I’d say we made a pretty damn great decision on the purchase of this behemoth of a project.   I’ve become quite obsessed with the world of real estate investing and wish more women decide to jump in and earn their wings on the way down.       

Can you use the current ADU laws to consider this 4 units, plus an accessory dwelling unit without this tipping you into commercial? I personally wouldn't want the liability of renting out an "unofficial" unit.

Hey this is great, congrats,....  there are lots of female RE folks around, contractors, subs, etc etc.   Glad you are learning that so much of what needs to be done can be done by "us" .....

and yes, ALWAYS have financing figured out. always. always have a back up plan. 

I am curious why you dont want commercial financing?   

And finally just on a personal note - I see you are working on a lovely older home...  please honor its history and keep the original charm.....  please dont turn it into an "open space" modern home! 

Nice write-up. Fellow old house remodeling addict here. We had to tent our old house for termites, and roll with the wood frame quirks in a concrete block area. It isn’t easy to get financing in the middle of a reno, so you have to figure that out in advance. I like how you describe choosing which area you had to prioritize…getting units filled made a lot of difference on how easy or difficult it is to continue.

@Mary M. the financing was a huge learning lesson that we’ll never forget🤣. There certainly are women in the business but it’s definitely male dominated.  (Men are awesome, and that’s awesome I just would like to see more women experience the joy of these industries.  

We don’t want to have it go commercial because that just lessons our buyer pool if we ever go to sell.

Absolutely we’re keeping the integrity of the home 100%.  It was built in 1890 so it’s been a wee bit of a learning curve balancing that great span of time. :)
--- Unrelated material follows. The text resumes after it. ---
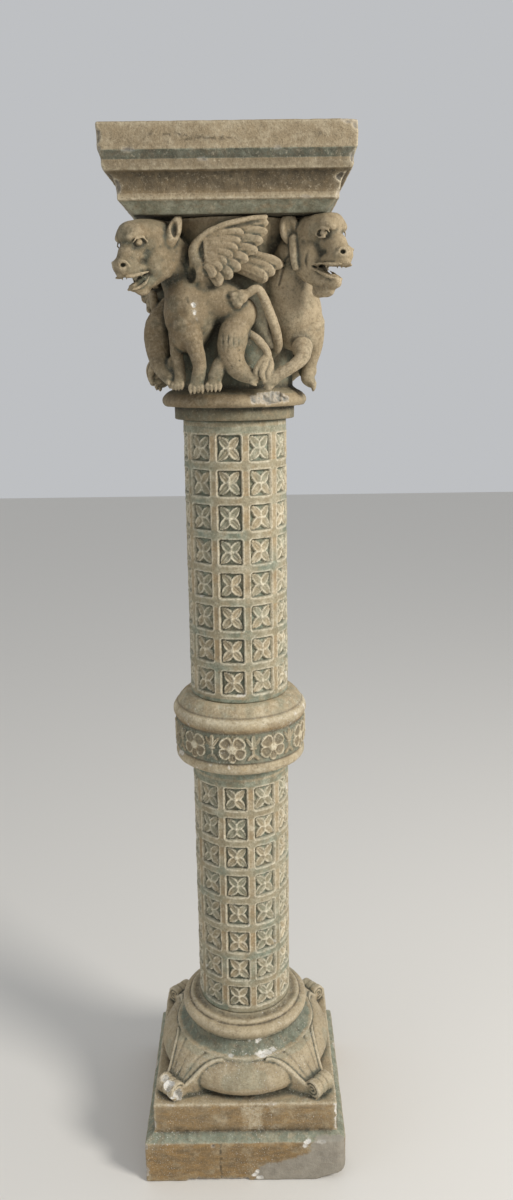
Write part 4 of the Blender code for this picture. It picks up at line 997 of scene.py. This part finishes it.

@Kerry Baird thank you!  Yep I’m also a fellow rehab junky, it’s just so fulfilling.  This project was definitely a big undertaking.  Yes, getting the front unit was huge for us, we have a temporary tenant in there now but once foundation is complete we’ll begin Air B and B’ing it which is huge for us. :)

@Michael Fussell the interesting thing though is we seemed to have made really savvy buying decisions. We sold our SFR before buying this beast and basically did a financial swap. We bought our last place for $700k, put about $25k into it and sold it for $950. We ended up getting this for $1.09M. Certainly an investment but we also got a total bargain at just around $312//sq. Ft. and with an additional $19k, the additional 700 Sq ft unit will more than pay for itself. 🙌🏼

@Jen Narragon     Going to 5 units might change your buyer pool, and it would change how you value your property, but it also opens up different types of funding and buyers.... Its just a more "professional" niche and to me well worth it :) 

Originally posted by @Jen Narragon :

@David Arsene you’re such a genius, I most certainly believe we can!!  You totally rang a bell and I’ll have to certainly go back and investigate.  Thank you!!!

You're welcome! Have your mortgage person check the Fannie / Freddie lending requirements for you. I know things get a little strange when you add more than one ADU or a junior ADU. Worst case I bet you could easily and with minimal cost, section off the basement into storage units for your tenants as an add-on to their rent. There's a price premium for on-site storage and you would hardly have any turn over. In LA 350 S.F. of storage space goes for about $250 / month.

It is possible to add the basement onto one of the other units to make the other unit have a den and extra bedrooms?  

Or can you use the extra unit as an office space you rent out?  OR does that also make it commercial?  If you can use it as office space, maybe you can lease it together together with one of the units.

Or can one of the other units be rented as a unit with a addition separate entrance in-law suit and set it up so that those 2 units are linked through the lease as one unit even if they are not physically connected?

I would recommend you search for creative ways to get income off the additional unit legally.  It is hard to enforce a lease for an illegal unit and a wise tenant can take you to the cleaners over it.